I was lucky enough to talk to the duo about their artistic journey, their motivations and what they are currently working on.

 

How did your unique pairing as artists come about? How is the process of working together on projects? Do you have different roles within the creative process?

It seemed like a natural progression as a couple, working through projects together. We discovered very quickly how advantageous it was to bring our ideas together.

It’s definitely more of an unity as we endeavour to pool our resources together.  One of us might make the initial marks, but we will quite rapidly swap roles in the process.  It’s really an instinct and what feels right.

‘A Song from Beyond’ – Screen Print

 

Your prints are so colourful, graphic and seem to centre on the process of the making itself – but what themes would you say inspire your work?

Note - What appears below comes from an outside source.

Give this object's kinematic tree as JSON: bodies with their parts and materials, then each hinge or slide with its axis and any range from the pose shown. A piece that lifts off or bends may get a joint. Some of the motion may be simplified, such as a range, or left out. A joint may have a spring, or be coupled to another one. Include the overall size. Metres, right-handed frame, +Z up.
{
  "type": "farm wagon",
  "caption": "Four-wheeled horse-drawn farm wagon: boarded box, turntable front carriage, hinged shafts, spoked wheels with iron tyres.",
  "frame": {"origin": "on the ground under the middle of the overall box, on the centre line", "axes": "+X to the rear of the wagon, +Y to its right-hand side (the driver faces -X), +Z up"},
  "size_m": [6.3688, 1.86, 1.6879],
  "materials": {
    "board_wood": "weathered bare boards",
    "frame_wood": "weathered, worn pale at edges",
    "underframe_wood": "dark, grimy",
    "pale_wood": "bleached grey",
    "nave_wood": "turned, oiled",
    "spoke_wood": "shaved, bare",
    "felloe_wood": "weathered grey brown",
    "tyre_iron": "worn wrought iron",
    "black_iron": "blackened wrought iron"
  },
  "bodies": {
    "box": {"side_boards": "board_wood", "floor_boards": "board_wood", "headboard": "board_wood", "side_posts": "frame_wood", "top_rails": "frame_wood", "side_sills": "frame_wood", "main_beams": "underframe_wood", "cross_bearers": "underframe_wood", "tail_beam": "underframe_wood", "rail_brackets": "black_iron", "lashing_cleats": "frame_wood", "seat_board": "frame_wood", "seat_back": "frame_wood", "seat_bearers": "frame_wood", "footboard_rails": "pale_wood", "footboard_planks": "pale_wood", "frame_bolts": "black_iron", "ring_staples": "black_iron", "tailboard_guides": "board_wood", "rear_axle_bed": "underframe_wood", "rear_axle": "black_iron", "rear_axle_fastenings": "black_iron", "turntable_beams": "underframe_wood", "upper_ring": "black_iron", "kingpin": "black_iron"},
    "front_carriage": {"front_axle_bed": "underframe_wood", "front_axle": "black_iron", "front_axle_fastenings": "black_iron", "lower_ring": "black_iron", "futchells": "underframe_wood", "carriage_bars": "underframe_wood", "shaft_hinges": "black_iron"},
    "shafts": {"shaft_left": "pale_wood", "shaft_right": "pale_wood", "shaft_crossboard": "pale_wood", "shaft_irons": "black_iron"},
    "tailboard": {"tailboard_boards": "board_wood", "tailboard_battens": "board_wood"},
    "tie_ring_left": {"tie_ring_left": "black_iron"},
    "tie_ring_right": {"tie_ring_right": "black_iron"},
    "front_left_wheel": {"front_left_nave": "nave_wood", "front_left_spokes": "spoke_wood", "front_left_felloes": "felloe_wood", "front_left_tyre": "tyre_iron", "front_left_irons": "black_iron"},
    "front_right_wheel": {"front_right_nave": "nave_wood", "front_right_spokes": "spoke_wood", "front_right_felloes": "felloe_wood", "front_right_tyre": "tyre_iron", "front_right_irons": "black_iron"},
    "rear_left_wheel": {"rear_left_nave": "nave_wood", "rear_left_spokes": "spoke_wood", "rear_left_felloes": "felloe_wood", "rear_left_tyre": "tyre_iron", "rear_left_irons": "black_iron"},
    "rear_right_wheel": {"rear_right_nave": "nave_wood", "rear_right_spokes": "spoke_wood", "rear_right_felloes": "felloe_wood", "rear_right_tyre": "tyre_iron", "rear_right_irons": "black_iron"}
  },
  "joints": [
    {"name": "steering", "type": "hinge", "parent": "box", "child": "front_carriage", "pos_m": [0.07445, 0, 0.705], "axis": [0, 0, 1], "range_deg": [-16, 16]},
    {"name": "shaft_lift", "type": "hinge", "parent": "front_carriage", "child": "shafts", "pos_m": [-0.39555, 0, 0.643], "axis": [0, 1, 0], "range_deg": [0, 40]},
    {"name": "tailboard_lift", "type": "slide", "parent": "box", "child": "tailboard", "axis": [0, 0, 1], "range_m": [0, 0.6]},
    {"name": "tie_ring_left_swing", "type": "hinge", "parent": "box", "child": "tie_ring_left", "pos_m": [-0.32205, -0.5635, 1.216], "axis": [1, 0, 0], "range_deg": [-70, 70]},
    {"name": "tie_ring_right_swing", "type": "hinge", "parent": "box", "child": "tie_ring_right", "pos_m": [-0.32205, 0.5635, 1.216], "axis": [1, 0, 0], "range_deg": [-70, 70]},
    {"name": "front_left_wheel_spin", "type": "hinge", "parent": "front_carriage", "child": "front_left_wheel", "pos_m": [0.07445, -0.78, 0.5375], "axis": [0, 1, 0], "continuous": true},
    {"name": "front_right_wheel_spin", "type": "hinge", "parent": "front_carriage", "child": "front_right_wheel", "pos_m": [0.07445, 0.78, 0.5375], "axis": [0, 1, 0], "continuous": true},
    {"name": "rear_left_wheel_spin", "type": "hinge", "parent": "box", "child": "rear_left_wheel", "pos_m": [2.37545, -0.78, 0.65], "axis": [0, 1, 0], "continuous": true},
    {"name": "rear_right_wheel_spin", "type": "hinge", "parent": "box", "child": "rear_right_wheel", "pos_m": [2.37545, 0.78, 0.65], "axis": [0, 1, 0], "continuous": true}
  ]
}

We have always been fascinated with alternating mental states as depicted in literature and the arts; the boundary between what is real and imagined. We also like interacting with communities to provide expressive and immersive experiences.

We also like interacting with communities to provide expressive and immersive experiences

We began with a group collaboration based on ‘The Yellow Wallpaper’ by Charlotte Perkins Gilman, then collaborated with a Japanese dance artist on a project based on Nikolai Gogol’s ‘Diary of a Madman’. This eventually led to one of our current projects ‘Imaginary Friends’.

 

Your installation work is very powerful, how does it differ and/or work together with your printmaking backgrounds?

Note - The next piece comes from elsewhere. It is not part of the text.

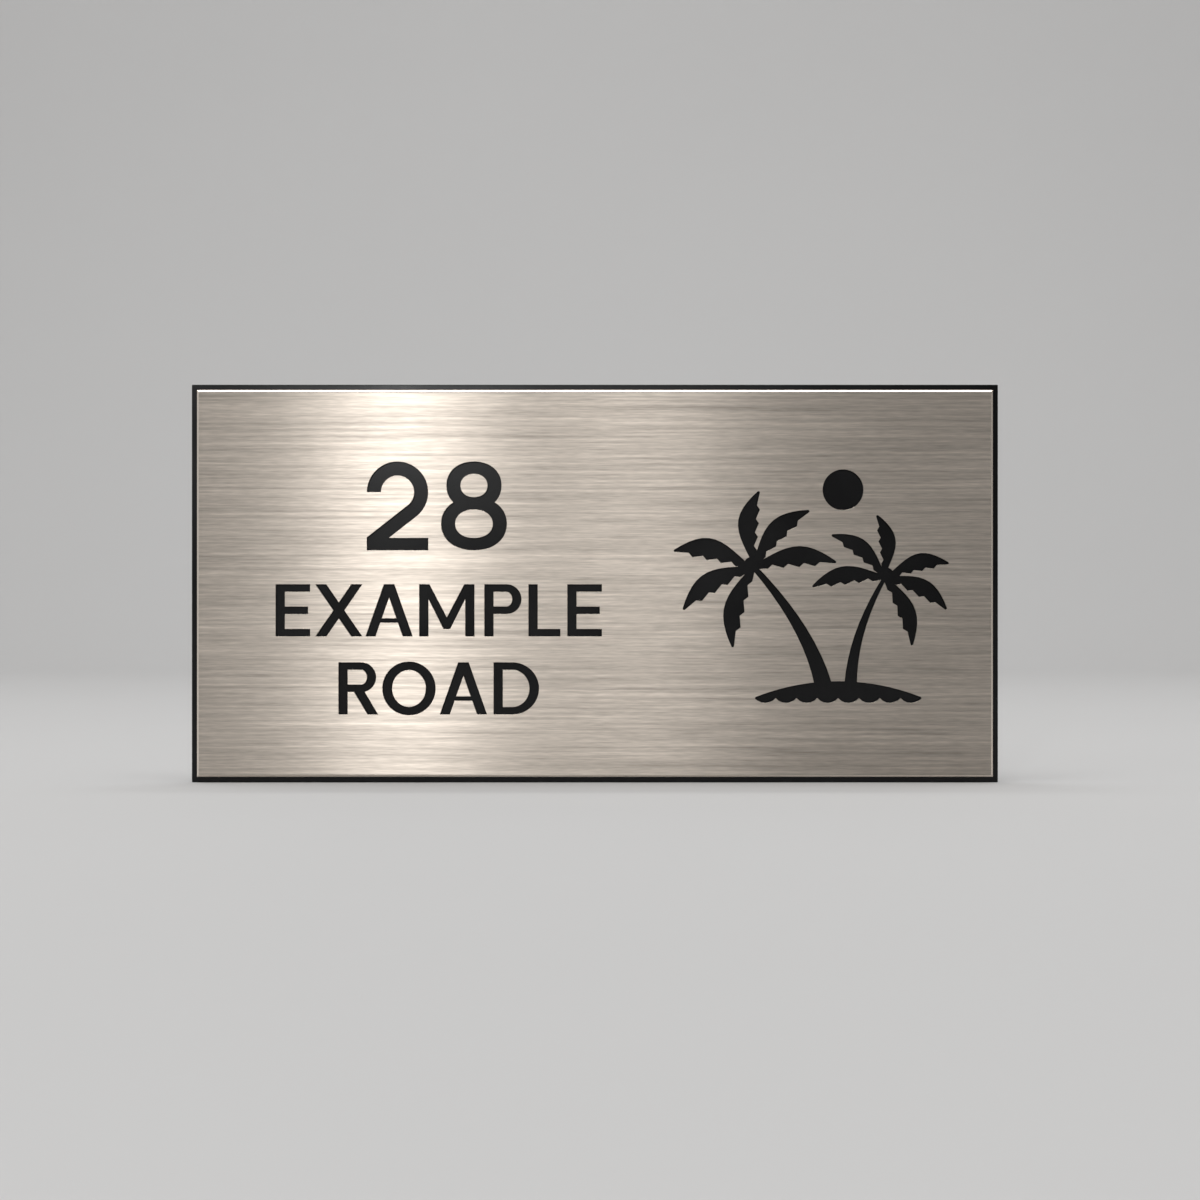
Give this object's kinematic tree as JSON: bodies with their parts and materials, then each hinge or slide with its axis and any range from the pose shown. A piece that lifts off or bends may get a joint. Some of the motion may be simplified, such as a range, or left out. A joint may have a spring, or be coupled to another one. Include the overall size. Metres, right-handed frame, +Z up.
{
  "type": "address sign",
  "caption": "Rectangular address sign: a brushed steel face, pierced with a house number and a palm scene, bonded to a glossy dark panel that is taped to the wall.",
  "frame": {"origin": "middle of the wall face of the centre strip of mounting tape", "axes": "+X along the sign, to the right as it is read; +Y into the wall; +Z up. The front faces -Y."},
  "size_m": [0.3, 0.0061, 0.148],
  "materials": {
    "face": "brushed along its length, with a polished chamfer round the front",
    "panel": "glossy black acrylic sheet",
    "tape": "closed-cell foam tape"
  },
  "bodies": {
    "root": {"face_plate": "face", "number_island_upper": "face", "number_island_lower": "face", "back_panel": "panel", "tape_left": "tape", "tape_centre": "tape", "tape_right": "tape"}
  },
  "joints": []
}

We try to make all our work interconnected and apply the same discipline and methodology on our installation-based work.  As the components are print-based, this informs our mindset; we visualise the entirety of the installation as a complete picture.  The interactive element from our more immersive work also involves the process and layering of print from the participants.

‘Fragments, Katsura inside Shed,’ photographed by Gigi Giannella

 

What printmakers and artists have inspired the two of you?

Our influences are quite diverse and wide-ranging.  From expressionistic artists such as Munch, Odilon Redon, Egon Schiele, Klimt, Franz Marc, Dora Carrington to Anselm Kiefer, Chiharu Shiota and the Chapman Brothers.

We are also influenced by contemporary dancers and choreographers such as Pina Bausch, William Forsythe, Marina Abramovic and James Thiérrée.

Printmakers such as Rauschenberg were inspirational. He has a very experimental approach to the medium.

 

How do you feel as social media being a tool for artists? For example, I discovered your work through Instagram. Has it been key to your success?

We were originally a bit apprehensive as is so often with art, it’s hard to capture the nuances and intricacies online.   However, we quickly realised that it cannot be underestimated as a powerful means of communicating to new audiences around the world, who would otherwise be unaware of your existence.

Instagram, particularly, has been very beneficial to us as it is essentially a community of artists and is focussed mostly on art as opposed to other forms of social media.

‘Under Water Collage’

I’ve seen you have run many workshops at the renowned East London Printmakers, where else have you done these and how can people get involved?

Although we have run workshops for East London Printmakers over the years, most of our workshops are mobile and tend to be in a variety of spaces and venues, such as festivals, galleries, clubs, parties, underground gatherings and community events. We like to operate with a freeform and ad-hoc approach to encourage maximum creativity for the participants.

East London Printmakers can be accessed via their website and the best place to contact us is via our Instagram profile @jairozaldua or our email address – nicoelajairo@hotmail.com.

 

How are you coping creatively during this difficult period?

Since the lockdown, we decided to reopen our Imaginary Friends project but with a different slant. Initially, it was just going to be the two of us involved, but we decided to expand on this virtual collaboration and include Elin Doyle (actor/video artist), Jasmine Kahlia (Multi-disciplinary artist) and Tobias de Zaldua (soundscapes).

We asked the public to write a brief description of their idealised imaginary friend to accompany them during this period of isolation. Together, we wanted to create a sequence of images and creativity all acting as a visual response of their descriptions.

We intend to run the project until the lockdown ends, though we may extend it. We converted our small kitchen table into a mini art studio for this project.

 

What advice would you give art students wanting to make it as professional artists?

Once we had completed our formal art education, we believed that we should purposefully avoid any full-time employment and focus primarily on the art, but in hindsight, our opinion has changed.

Our artwork really developed when we became more well-rounded…

Although we learnt a great deal from this period, we put ourselves in the difficult position of having very little money and being quite reclusive. Paradoxically, we felt more dependent than independent, and concluded that getting out into the world and interacting with all kinds of people was actually part of our creative education. Our artwork really developed when we became more well-rounded, in other words, had lived a bit.

Even though it’s vital to get experience and initial exposure as a post-grad, be wary of being exploited and squandered; keep asking what is this gallery/venue doing for me and am I learning anything in the process?

Just keep concentrating and redefining your medium, so you become unique and irreplaceable.